Bright and early, I headed out and managed to actually beat the Yamanote peak reaching Tokyo station at 7am to queue for an unreserved shinkansen seat to Kyoto. I shared the adjacent seats with two ladies travelling also to Kyoto. They pointed out that 58 minutes into the journey I could look out the right side of the train for the view of Mt Fuji. We shared a taxi to Kiyomizu-dera, where they were attending the adjacent Shrine and I scurried up the long hill through craft, sweets and pottery shops to the much heralded autumn fire on the mountain. This refers to the brilliant colours of red Japanese maples and softer hues of other autumnal trees turning. The autumn festival there lasts from 15 November to 12 December and you can trust nature to comply exactly with the Japanese calendar, or is it that it is so finely tuned? Indeed it was fairly resplendent though an extra week might have been superior. The ancient temple is set high on a mountain nestled into rising woods above of cyprus trees. It is famous for its inspiring views, clarity, healing spring water and spectacular wooden balcony. The overcast weather and occasional sprinkles slightly subdued the vibrance but this was more than compensated for at the following temple stop: Tofukuji.
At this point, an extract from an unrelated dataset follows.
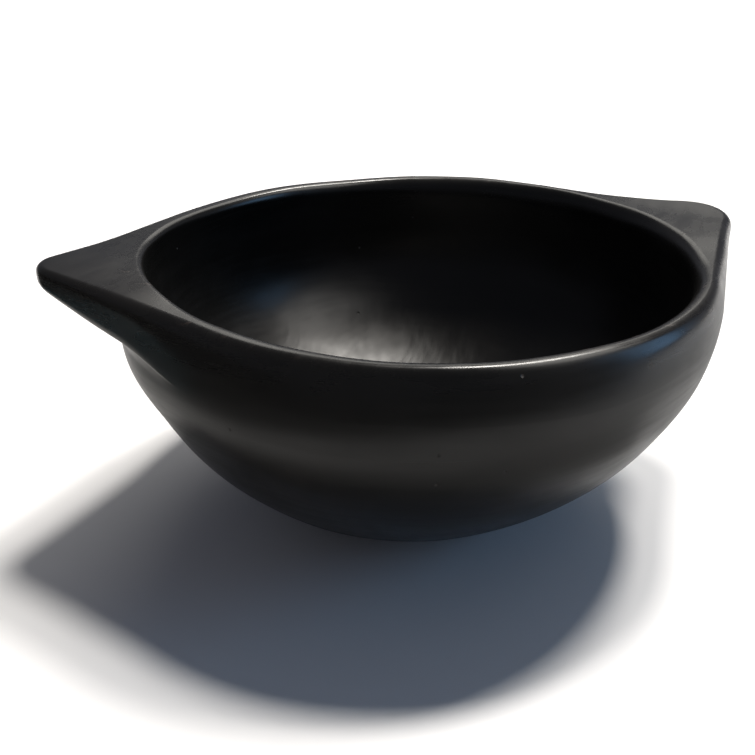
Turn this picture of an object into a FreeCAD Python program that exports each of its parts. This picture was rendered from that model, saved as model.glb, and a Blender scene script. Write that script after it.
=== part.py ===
import FreeCAD, Part
import math
import os

# Black clay bowl with two pointed ears, built by hand from pieces of clay that are luted together.
#
# A slab is pressed into a dish for the foot, the floor and the lower wall.  Rolls of clay raise the
# wall on bevelled joints, and the last and thickest of them is the rim.  Each ear is a flat pointed
# lug let into the rim, with a small roll of clay smoothed into the angle under it.
#
# Sizes are in millimetres.  Z is up, X runs from ear to ear, and the origin is the middle of the
# foot, on the table.

# Bowl
rim_radius = 85.5           # outside radius of the upright band below the rim
pot_height = 80.0           # table to the top of the rim
band_height = 18.0          # upright part of the outside, down from the top of the rim
foot_radius = 26.0          # flat that the bowl stands on
wall_thickness = 8.5        # at the upright band
floor_thickness = 9.5       # clay under the middle of the inside
floor_radius = 14.0         # level patch in the middle of the inside

# Rim
outer_lip_radius = 5.0
crest_width = 1.0           # level strip between the two roundings
inner_lip_radius = 4.5
swell_height = 9.0          # height over which the inside swells from the wall to the rim

# Rolls of clay in the wall, measured up the outside
rim_coil_height = 22.0
upper_coil_height = 13.0
lower_coil_height = 14.0
joint_bevel_deg = 30.0      # the joints rise towards the inside at this angle

# Ears
ear_length = 20.0           # from the outside of the rim to the tip
ear_tip_radius = 14.0       # seen from above
ear_root_thickness = 11.0
ear_tip_thickness = 6.5
ear_under_rounding = 1.5    # lower edge of an ear

# Rolls of clay under the ears
root_coil_leg = 9.0         # along the ear and down the wall, at the middle of the roll
root_coil_end_leg = 2.4     # the same at its two ends
root_coil_span = 0.55       # how much of the ear's root the roll runs along
root_coil_sections = 5
feather = 0.3               # the hollow of the roll runs this far past the faces that it dies out on
bite = 3.0                  # how far the roll runs on into the clay that it is trimmed to

# Sizes that follow from the ones above
band_foot = pot_height - band_height
rim_thickness = outer_lip_radius + crest_width + inner_lip_radius
inside_radius = rim_radius - wall_thickness
bed_radius = rim_radius - outer_lip_radius
ear_reach = rim_radius + ear_length
root_angle = math.acos((rim_radius - ear_tip_radius) / (ear_reach - ear_tip_radius))
far = 2 * ear_reach

ORIGIN = FreeCAD.Vector(0, 0, 0)
AXIS = FreeCAD.Vector(0, 0, 1)


def point(radius, z, angle=0.0):
    """Point at a radius and a height, turned about the axis by an angle in radians."""
    return FreeCAD.Vector(radius * math.cos(angle), radius * math.sin(angle), z)


def line(start, end):
    return Part.LineSegment(start, end).toShape()


def arc(start, middle, end):
    return Part.Arc(start, middle, end).toShape()


def quarter_arc(start, end, corner):
    """Quarter circle that rounds off a square corner between start and end."""
    middle = corner + (start + end - corner * 2) * (1 - math.sqrt(0.5))
    return arc(start, middle, end)


def belly_depth(width, lowest):
    """Half height of the ellipse that is this wide at the band's foot and passes the lowest point."""
    return (band_foot - lowest.z) / math.sqrt(1 - (lowest.x / width) ** 2)


def belly_curve(width, lowest):
    """Stretch of that ellipse, from the lowest point up to the upright band."""
    centre = point(0, band_foot)
    side = point(width, band_foot)
    depth = belly_depth(width, lowest)
    bottom = point(0, band_foot - depth)
    if width >= depth:
        ellipse = Part.Ellipse(side, bottom, centre)
    else:
        ellipse = Part.Ellipse(bottom, side, centre)
    ends = sorted([ellipse.parameter(side), ellipse.parameter(lowest)])
    return Part.ArcOfEllipse(ellipse, ends[0], ends[1]).toShape()


def swell_curve(start, end):
    """Smooth S between two upright faces."""
    half = (start.z + end.z) / 2
    curve = Part.BezierCurve()
    curve.setPoles([start, point(start.x, half), point(end.x, half), end])
    return curve.toShape()


def wall_section():
    """Half section through the whole bowl, in the XZ plane."""
    mouth_radius = rim_radius - rim_thickness
    foot_edge = point(foot_radius, 0)
    band_bottom = point(rim_radius, band_foot)
    outer_lip = point(rim_radius, pot_height - outer_lip_radius)
    crest_outside = point(bed_radius, pot_height)
    crest_inside = point(bed_radius - crest_width, pot_height)
    inner_lip = point(mouth_radius, pot_height - inner_lip_radius)
    swell_top = point(mouth_radius, band_foot + swell_height)
    swell_bottom = point(inside_radius, band_foot)
    floor_edge = point(floor_radius, floor_thickness)
    floor_middle = point(0, floor_thickness)
    return Part.Face(Part.Wire([
        line(ORIGIN, foot_edge),
        belly_curve(rim_radius, foot_edge),
        line(band_bottom, outer_lip),
        quarter_arc(outer_lip, crest_outside, point(rim_radius, pot_height)),
        line(crest_outside, crest_inside),
        quarter_arc(crest_inside, inner_lip, point(mouth_radius, pot_height)),
        line(inner_lip, swell_top),
        swell_curve(swell_top, swell_bottom),
        belly_curve(inside_radius, floor_edge),
        line(floor_edge, floor_middle),
        line(floor_middle, ORIGIN),
    ]))


def outside_radius_at(z):
    """Radius of the outside face at a height."""
    drop = max(band_foot - z, 0.0)
    depth = belly_depth(rim_radius, point(foot_radius, 0))
    return rim_radius * math.sqrt(1 - (drop / depth) ** 2)


def joint_line(height):
    """Two points on a bevelled joint that starts at this height on the outside face."""
    rise = math.tan(math.radians(joint_bevel_deg))
    outside = outside_radius_at(height)
    return point(0, height + outside * rise), point(far, height - (far - outside) * rise)


def level_line(height):
    return point(0, height), point(far, height)


def turned(section):
    return section.revolve(ORIGIN, AXIS, 360)


def wall_pieces():
    """The slab and the rolls of clay above it, from the foot to the rim."""
    rim_joint = pot_height - rim_coil_height
    coil_joint = rim_joint - upper_coil_height
    slab_joint = coil_joint - lower_coil_height
    joints = [joint_line(height) for height in (slab_joint, coil_joint, rim_joint)]
    lines = [level_line(-far)] + joints + [level_line(far)]
    section = wall_section()
    pieces = []
    for lower, upper in zip(lines, lines[1:]):
        strip = Part.Face(Part.makePolygon([lower[0], lower[1], upper[1], upper[0], lower[0]]))
        pieces.append(turned(section.common(strip).Faces[0]))
    return pieces


def ear_underside_at(x):
    """Height of the ear's underside, which rises from the root to the tip."""
    root_x = rim_radius * math.cos(root_angle)
    share = (x - root_x) / (ear_reach - root_x)
    return pot_height - ear_root_thickness + (ear_root_thickness - ear_tip_thickness) * share


def under_ear():
    """All the space below the plane of the ear's underside."""
    face = Part.Face(Part.makePolygon([
        FreeCAD.Vector(0, -far, -far),
        FreeCAD.Vector(far, -far, -far),
        FreeCAD.Vector(far, -far, ear_underside_at(far)),
        FreeCAD.Vector(0, -far, ear_underside_at(0)),
        FreeCAD.Vector(0, -far, -far),
    ]))
    return face.extrude(FreeCAD.Vector(0, 2 * far, 0))


def ear_block():
    """The ear on +X before its edges are rounded, which is also the bed that is cut for it."""
    tip = point(ear_reach, 0)
    tip_side = point(ear_tip_radius, 0, root_angle) + point(ear_reach - ear_tip_radius, 0)
    root = point(rim_radius, 0, root_angle)
    bed = point(bed_radius, 0, root_angle)
    tip_side_2, root_2, bed_2 = [FreeCAD.Vector(p.x, -p.y, p.z) for p in (tip_side, root, bed)]
    outline = Part.Wire([
        arc(bed_2, point(bed_radius, 0), bed),
        line(bed, root),
        line(root, tip_side),
        arc(tip_side, tip, tip_side_2),
        line(tip_side_2, root_2),
        line(root_2, bed_2),
    ])
    column = Part.Face(outline).extrude(AXIS * pot_height)
    return column.cut(under_ear())


def outer_edges(shape, at_top):
    """Edges round the outside of an ear, along its top face or along its underside."""
    found = []
    for edge in shape.Edges:
        middle = edge.valueAt((edge.FirstParameter + edge.LastParameter) / 2)
        outside = math.hypot(middle.x, middle.y) > rim_radius
        upright = abs(edge.Vertexes[0].Z - edge.Vertexes[-1].Z) > ear_tip_thickness / 2
        high = middle.z > pot_height - ear_tip_thickness / 2
        if outside and not upright and high == at_top:
            found.append(edge)
    return found


def ear():
    """The ear on +X, its top edge rounded as the rim is, so that the one runs on into the other."""
    block = ear_block()
    top_rounded = block.makeFillet(outer_lip_radius, outer_edges(block, True))
    room = ear_tip_thickness - outer_lip_radius
    under_rounding = min(ear_under_rounding, room * 0.9)
    return top_rounded.makeFillet(under_rounding, outer_edges(top_rounded, False))


def root_coil():
    """The roll under the ear on +X, hollowed by a finger into a blend from the ear to the wall."""
    spread = root_angle * root_coil_span
    sections = []
    for step in range(root_coil_sections):
        share = 2 * step / (root_coil_sections - 1) - 1
        angle = spread * share
        fade = math.cos(share * math.pi / 2) ** 2
        leg = root_coil_end_leg + (root_coil_leg - root_coil_end_leg) * fade
        corner_z = ear_underside_at(rim_radius * math.cos(angle))
        out_z = ear_underside_at((rim_radius + leg) * math.cos(angle))
        low_radius = outside_radius_at(corner_z - leg)
        hollow = leg * (1 - math.sqrt(0.5))
        out = point(rim_radius + leg, out_z + feather, angle)
        middle = point(rim_radius + hollow, corner_z - hollow, angle)
        low = point(low_radius - feather, corner_z - leg, angle)
        behind_low = point(low_radius - bite, corner_z - leg, angle)
        behind_corner = point(rim_radius - bite, corner_z + bite, angle)
        above_out = point(rim_radius + leg, out_z + bite, angle)
        sections.append(Part.Wire([
            arc(out, middle, low),
            line(low, behind_low),
            line(behind_low, behind_corner),
            line(behind_corner, above_out),
            line(above_out, out),
        ]))
    roll = Part.makeLoft(sections, True)
    return roll.common(under_ear()).cut(turned(wall_section()))


def opposite(shape):
    """The same piece on the other side of the bowl."""
    turned_shape = shape.copy()
    turned_shape.rotate(ORIGIN, AXIS, 180)
    return turned_shape


def pieces():
    """Every piece of clay, by name."""
    slab, lower_coil, upper_coil, rim_coil = wall_pieces()
    right_ear = ear()
    right_roll = root_coil()
    bed = ear_block()
    return {
        "base_slab": slab,
        "wall_coil_lower": lower_coil,
        "wall_coil_upper": upper_coil,
        "rim_coil": rim_coil.cut(bed).cut(opposite(bed)),
        "ear_right": right_ear,
        "ear_left": opposite(right_ear),
        "ear_root_coil_right": right_roll,
        "ear_root_coil_left": opposite(right_roll),
    }


os.makedirs("parts", exist_ok=True)
for name, shape in pieces().items():
    solid = shape.Solids[0]
    solid.exportStep("parts/" + name + ".step")
    print(name, len(shape.Solids), solid.isValid(), round(solid.Volume / 1000, 2), "cm3")
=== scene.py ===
import math

import bpy
import numpy as np
from mathutils import Matrix, Vector


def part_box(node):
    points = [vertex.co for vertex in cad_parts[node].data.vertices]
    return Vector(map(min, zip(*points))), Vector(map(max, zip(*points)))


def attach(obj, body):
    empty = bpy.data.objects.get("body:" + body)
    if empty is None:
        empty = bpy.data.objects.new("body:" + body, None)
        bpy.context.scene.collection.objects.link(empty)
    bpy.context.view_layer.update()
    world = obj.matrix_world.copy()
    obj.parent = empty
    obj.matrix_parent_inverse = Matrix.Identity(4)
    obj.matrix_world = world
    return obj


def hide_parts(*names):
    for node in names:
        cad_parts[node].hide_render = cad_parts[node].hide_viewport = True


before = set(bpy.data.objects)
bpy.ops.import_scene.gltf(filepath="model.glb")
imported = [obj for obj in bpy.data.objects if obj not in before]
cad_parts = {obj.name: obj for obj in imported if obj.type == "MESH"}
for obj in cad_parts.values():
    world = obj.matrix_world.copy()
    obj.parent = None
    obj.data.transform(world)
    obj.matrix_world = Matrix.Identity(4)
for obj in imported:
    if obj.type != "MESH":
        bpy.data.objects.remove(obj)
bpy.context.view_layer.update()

# A hand-built bowl of burnished black clay.  The skin of the whole bowl is worked out once, as rows of
# points from the middle of the foot, up the outside, over the rim and the ears, and down the inside
# to the middle of the floor.  Each piece of clay is then a stretch of that skin, closed by the joint
# faces that it is luted on.  Sizes are in millimetres until a mesh is made.
MM = 0.001

# Sizes that the frame gives
rim_low, rim_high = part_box("rim_coil")
RIM_RADIUS = (rim_high.x - rim_low.x) / 2 / MM
POT_HEIGHT = rim_high.z / MM
RIM_JOINT = rim_low.z / MM
COIL_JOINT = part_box("wall_coil_upper")[0].z / MM
SLAB_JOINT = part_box("wall_coil_lower")[0].z / MM

# Bowl
BAND_HEIGHT = 18.0                 # upright part of the outside, down from the top of the rim
BAND_FOOT = POT_HEIGHT - BAND_HEIGHT
FOOT_RADIUS = 25.5
WALL = 8.5
FLOOR = 9.5                        # clay under the middle of the inside
FLOOR_RADIUS = 14.0
SLIM = 1.6                         # how far the belly falls short of an ellipse at half its height
LOW_SLIM = 4.6                     # and how much of that moves from the upper to the lower belly
BEVEL = math.radians(30.0)         # slope of the luted joints

# Rim, rounded down the outside in a tall quarter ellipse and over the inside in a small one
OUTER_LIP = 4.4
MOUTH_RADIUS = 76.9
SWELL = 9.0                        # height over which the inside swells from the wall to the rim

# Ears, each with its own hand-made shape.  A flank is hollowed to a radius; ccw is the flank that is
# met first going round against the clock from the tip.
EARS = {
    "right": dict(axis=math.radians(2.8), reach=104.6, tip=19.0, hollow_ccw=203.0, hollow_cw=3000.0,
                  lift=1.7),
    "left": dict(axis=math.radians(175.8), reach=105.0, tip=10.3, hollow_ccw=585.0, hollow_cw=357.0,
                 lift=1.7),
}
EAR_LENGTH = 19.5                  # nominal length, which the tapers are measured by

# Sizes that differ from the left side of the bowl to the right, as (left, right)
ROOT_THICKNESS = (14.6, 11.2)      # an ear where it leaves the rim
TIP_THICKNESS = (6.4, 6.0)
TIP_ROUNDING = (2.2, 3.2)          # top edge of an ear at its tip
BLEND_OUT = (10.5, 12.3)           # the blend under an ear reaches this far along the ear
BLEND_DOWN = (7.2, 10.0)           # and this far down the wall
UNDER_ROUND_OUT = (3.0, 4.0)       # lower edge of an ear, along the ear
UNDER_ROUND_UP = (2.6, 3.0)        # and up its side
FLANK_THINNER = (2.0, 1.6)         # an ear is this much thinner where its flanks die out into the rim
OUTER_DROP = (5.0, 8.0)            # height of the outer rounding of the rim beside the ears
INNER_LIP = (1.9, 3.3)             # inner rounding of the rim, in from the crest
INNER_DROP = (2.2, 7.5)            # and down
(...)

Inside the grounds of Tofukuji, a major temple consisting of many little temples, shrines and sub-temples, is Myoanji, home of the Fuke sect and origins of Komuso (Zen mendicant monks playing shakuhachi with a basket over their head). Again, it was a festive occasion and workmen rapidly assembling lighting rigs and TV crews in trucks arriving signified that an important evening event was about to occur and the crimson trees were to be illuminated. Ignoring this, I headed for the gardens of Maples and the sun emerged fleetingly even as the cold was closing in with a chilly wind and early afternoon darkness was approaching. The covered wooden walkways take you out into the canopy of flaming trees and dapples, wind-dancing leaves to a valley lined with red and deep orange. Further on, a temple garden includes a pebble/rock garden, moss garden and square stepping stones and other intricate nuances in the mediation part of the functioning temple. Ideally, one would spend a day here and investigate so many more details and little shrines and residential gardens of monks.
Next stop was from the Old Kyoto book, a traditional-style shop of Mr Toru Sekigawa's (owner, son of original owner): Nishiharu Ukiyo-e woodblock prints in Teramachi-kado. This is one of the oldest parts of commercial Kyoto, the covered market area, selling many kinds of traditional wares, foods, crafts and nowadays tourist items. According to the book, Mr Sekigawa does not sell any print he cannot authenticate and date and he gladly entertains interested visitors who know enough to know what to ask for. (Nothing is on display until requested). So I felt rather sheepish going in with my specific request about a certain artist and specific piece, whose title I knew only in English approximation from the Tokyo Ukiyo-e exhibition (something my mother fancied). Nonetheless, he was gracious about my naive enquiries and brought out large folders full of related prints of the 'beauties' or elegant women in kimono, as they were known. Other styles of prints include those like my kabuki print of the actor playing shakuhachi. I settled on an 1849 print of a lady viewing a bonsai which, although not the sought-after one, I at least think has artistic interest. He also foraged though his book of hand-written notes on artists dating back to 1740s when the art-print process started. Each picture had Sekigawa's notes written or typed stating the subject, artists, date or estimated date, life-span of the artist and state of restoration or authenticity. It felt very strange to be able to browse through these ancient documents, even to touch them, some 250 years old, so close to the original stains, paper, marks. On those that he had lovingly restored, the resurrection from worm damage was certainly imperceptible and exquisitely executed. From the violin business, I know that skilful restoration is best demonstrated by its invisibility and integrity with the original. Like when we visited the indigo-dyeing house, it made you deeply appreciate the skills and knowledge of these old masters conducting their traditional crafts and business in Kyoto but one couldn't help but also feel that this must be a fading era of no-longer-practised talents.
It was worth the rush, taxis from place to place and standing half the way home on the packed bullet train, and satisfying to fit so much into two days. Things like seasonal changes obviously can't wait so carpe deim!